[EXERCISE INSTRUCTIONS] Isolate every line in the data with the string "json" and copy it.
********
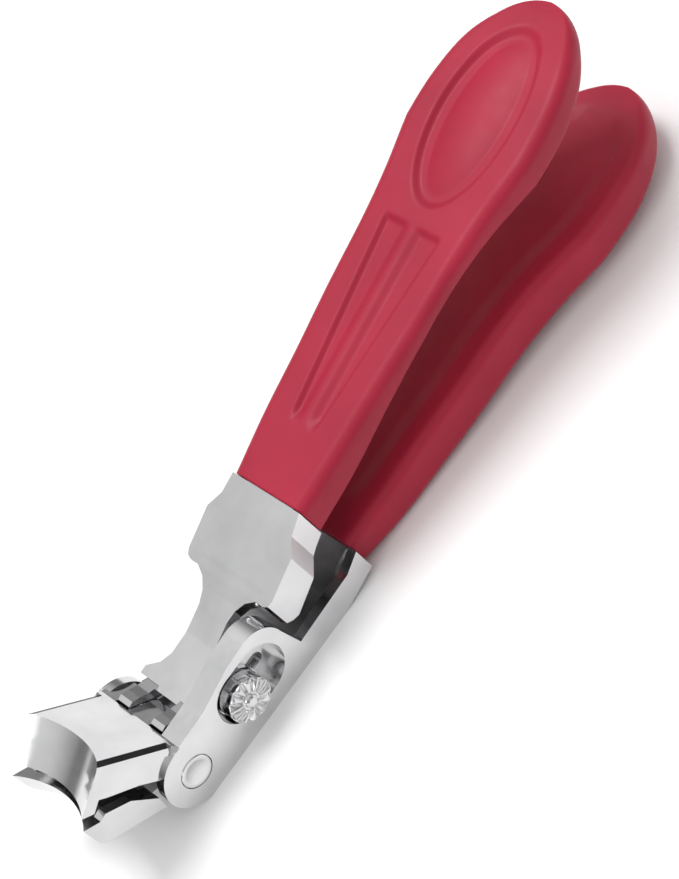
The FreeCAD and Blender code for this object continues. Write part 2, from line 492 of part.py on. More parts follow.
# ---------------------------------------------------------------- lock button, washer and pin
def lock_body(name):
    return new_body(name, "pivot_x + lock_x", "pivot_z + lock_z")


pin = lock_body("lock_pin")
revolve_about_y(pin, "section", [
    ("0", "pin_end_y"), ("pin_radius - 0.25", "pin_end_y"), ("pin_radius", "pin_end_y + 0.2"),
    ("pin_radius", "pin_head_y"), ("pin_head_radius", "pin_head_y"),
    ("pin_head_radius", "pin_back_y - 0.2"),
    ("pin_head_radius - 0.2", "pin_back_y"), ("0", "pin_back_y")])
washer = lock_body("lock_washer")
revolve_about_y(washer, "section", [
    ("pin_radius", "washer_face_y"), ("washer_radius", "washer_face_y"),
    ("washer_radius", "washer_back_y"), ("pin_radius", "washer_back_y")])
knob = lock_body("lock_knob")
revolve_about_y(knob, "section", [
    ("pin_radius", "lock_face_y"), ("lock_radius - lock_bevel", "lock_face_y"),
    ("lock_radius", "lock_face_y + lock_bevel"), ("lock_radius", "washer_face_y"),
    ("pin_radius", "washer_face_y")])
groove = polygon(new_sketch(knob, "groove", lift="-lock_face_y"), [
    ("petal_inner", "-0.12"), ("lock_radius + 0.3", "-0.36"), ("lock_radius + 0.3", "0.36"),
    ("petal_inner", "0.12")])
petal = extrude("Pocket", groove, "petal_depth")
petals = knob.newObject("PartDesign::PolarPattern", "lock_knob_petals")
petals.Originals = [petal]
petals.Axis = (groove, ["N_Axis"])
petals.Angle = 360
petals.setExpression("Occurrences", "Dims.petal_count")
knob.Tip = petals
doc.recompute()


# ---------------------------------------------------------------- silicone grips
def grip_section(body, station, which):
    """A rounded rectangle across the handle at one station."""
    shift = f" + {station}_shift" if which == "lower" else ""
    sketch = new_sketch(body, station, "YZ_Plane", lift=f"{station}_x{shift}")
    half, low, top = f"{station}_half", f"{station}_{which}_low", f"{station}_{which}_top"
    corner = f"{station}_corner"
    normal = FreeCAD.Vector(0, 0, 1)
    reach = number(corner)
    centres = [(f"{half} - {corner}", f"{low} + {corner}"), (f"{half} - {corner}", f"{top} - {corner}"),
               (f"{corner} - {half}", f"{top} - {corner}"), (f"{corner} - {half}", f"{low} + {corner}")]
    for i, (x, y) in enumerate(centres):
        centre = FreeCAD.Vector(number(x), number(y), 0)
        start = (i - 1) * math.pi / 2
        sketch.addGeometry(Part.ArcOfCircle(Part.Circle(centre, normal, reach), start,
                                            start + math.pi / 2), False)
    for i in range(4):
        here = sketch.Geometry[i].EndPoint
        there = sketch.Geometry[(i + 1) % 4].StartPoint
        sketch.addGeometry(Part.LineSegment(here, there), False)
    for i in range(4):
        sketch.addConstraint(Sketcher.Constraint("Tangent", i, 2, 4 + i, 1))
        sketch.addConstraint(Sketcher.Constraint("Tangent", 4 + i, 2, (i + 1) % 4, 1))
    for i, (x, y) in enumerate(centres):
        if i in (0, 2):
            pin_point(sketch, i, 3, x, y)
    sketch.addConstraint(Sketcher.Constraint("Vertical", 4))
    sketch.addConstraint(Sketcher.Constraint("Horizontal", 5))
    sketch.addConstraint(Sketcher.Constraint("Vertical", 6))
    sketch.addConstraint(Sketcher.Constraint("Horizontal", 7))
    rule = sketch.addConstraint(Sketcher.Constraint("Radius", 0, reach))
    sketch.setExpression(f"Constraints[{rule}]", cells(corner))
    sketch.Visibility = False
    return sketch


def grip_body(name, which, hollow):
    body = new_body(name)
    sections = [grip_section(body, station, which) for station in GRIP_STATIONS]
    loft = body.newObject("PartDesign::AdditiveLoft", f"{name}_loft")
    loft.Profile = sections[0]
    loft.Sections = sections[1:]
    loft.Ruled = False
    doc.recompute()
    both_sides(body, "hollow", hollow, "Pocket", "core_half_width + grip_gap")
    return body


grip_body("upper_grip", "upper", [
    ("upper_core_start_x", "upper_core_start_z - grip_gap"),
    ("upper_core_knee_x", "upper_core_knee_z - grip_gap"),
    ("upper_core_end_x + grip_gap", "upper_core_end_z - grip_gap"),
    ("upper_core_end_x + grip_gap", "upper_core_end_z + core_thick + grip_gap"),
    ("upper_core_knee_x", "upper_core_knee_z + core_thick + grip_gap"),
    ("upper_core_start_x", "upper_core_start_z + core_thick + grip_gap")])
grip_body("lower_grip", "lower", [
    ("metal_end_x - 1", "metal_end_low_z - 0.6"), ("core_knee_x", "core_knee_z - grip_gap"),
    ("core_end_x + grip_gap", "core_end_z - grip_gap"),
    ("core_end_x + grip_gap", "core_end_z + core_thick + grip_gap"),
    ("core_knee_x", "core_knee_z + core_thick + grip_gap"),
    ("metal_end_x - 1", "metal_end_low_z + core_thick + grip_gap")])

# ---------------------------------------------------------------- check and write
doc.recompute()
for obj in doc.Objects:
    if "Invalid" in obj.State or "Error" in obj.State:
        raise RuntimeError(f"{obj.Name} did not build: {obj.State}")
os.makedirs("parts", exist_ok=True)
for body in doc.findObjects("PartDesign::Body"):
    shape = body.Shape
    if shape.isNull() or not shape.isValid() or len(shape.Solids) != 1:
        raise RuntimeError(f"{body.Label} is not one valid solid")
    shape.exportStep(f"parts/{body.Label}.step")
    box = shape.BoundBox
    print(f"{body.Label}: {shape.Volume:.1f} mm3, x {box.XMin:.2f}..{box.XMax:.2f}, "
          f"y {box.YMin:.2f}..{box.YMax:.2f}, z {box.ZMin:.2f}..{box.ZMax:.2f}")
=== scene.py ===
import json
import math

import bmesh
import bpy
from mathutils import Matrix, Vector

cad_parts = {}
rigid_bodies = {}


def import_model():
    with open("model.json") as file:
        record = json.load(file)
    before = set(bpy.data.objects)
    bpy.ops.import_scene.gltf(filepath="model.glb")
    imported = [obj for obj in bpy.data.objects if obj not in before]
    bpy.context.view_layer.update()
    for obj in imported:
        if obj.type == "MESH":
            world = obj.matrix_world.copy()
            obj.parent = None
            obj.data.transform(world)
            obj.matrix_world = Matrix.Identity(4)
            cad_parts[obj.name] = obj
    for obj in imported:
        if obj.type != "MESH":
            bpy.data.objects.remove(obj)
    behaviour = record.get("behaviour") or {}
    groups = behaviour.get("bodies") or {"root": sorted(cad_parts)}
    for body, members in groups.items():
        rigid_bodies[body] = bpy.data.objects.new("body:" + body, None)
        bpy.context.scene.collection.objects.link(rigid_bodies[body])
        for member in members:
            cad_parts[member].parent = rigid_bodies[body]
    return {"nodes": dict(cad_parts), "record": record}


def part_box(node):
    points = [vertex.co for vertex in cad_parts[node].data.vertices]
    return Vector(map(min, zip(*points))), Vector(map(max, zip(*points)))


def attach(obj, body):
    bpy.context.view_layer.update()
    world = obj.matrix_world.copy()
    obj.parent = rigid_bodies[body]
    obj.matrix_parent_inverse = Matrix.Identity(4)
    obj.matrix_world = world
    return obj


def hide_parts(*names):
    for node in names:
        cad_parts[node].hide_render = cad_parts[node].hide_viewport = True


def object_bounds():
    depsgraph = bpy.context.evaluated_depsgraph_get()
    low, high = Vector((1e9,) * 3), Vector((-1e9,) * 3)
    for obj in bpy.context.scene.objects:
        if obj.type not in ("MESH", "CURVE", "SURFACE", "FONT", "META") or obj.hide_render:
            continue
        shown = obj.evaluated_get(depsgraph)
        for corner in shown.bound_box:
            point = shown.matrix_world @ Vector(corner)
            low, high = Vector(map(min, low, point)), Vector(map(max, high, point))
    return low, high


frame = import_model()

MM = 0.001
START_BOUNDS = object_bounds()

joints = {joint["name"]: joint for joint in frame["record"]["behaviour"]["joints"]}
PIVOT = Vector(joints["lever_pivot"]["pos_m"])
LOWER = joints["lever_pivot"]["parent"]
UPPER = joints["lever_pivot"]["child"]
LOCK = joints["lock_slide"]["child"]


def place(x, y, z):
    """Millimetres from the pivot axis to metres in the row frame."""
    return PIVOT + Vector((x, y, z)) * MM


def smoothstep(low, high, value):
    t = min(1.0, max(0.0, (value - low) / (high - low)))
    return t * t * (3 - 2 * t)


def mix(a, b, t):
    return a + (b - a) * t


# ------------------------------------------------------------------ materials
# noise scales per metre, from broad changes of tone to the finest marks, whose depth is in metres
SILICONE_TONE, STEEL_TONE, HAZE, POLISH, MARKS, SKIN = 70.0, 160.0, 240.0, 900.0, 2600.0, 4200.0
NOISE_LOW, NOISE_HIGH = 0.3, 0.7
MARK_DEPTH = 0.00004
SHARP_EDGE = math.radians(32)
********
[RESULT OF THE EXERCISE]
import json
    with open("model.json") as file:
        record = json.load(file)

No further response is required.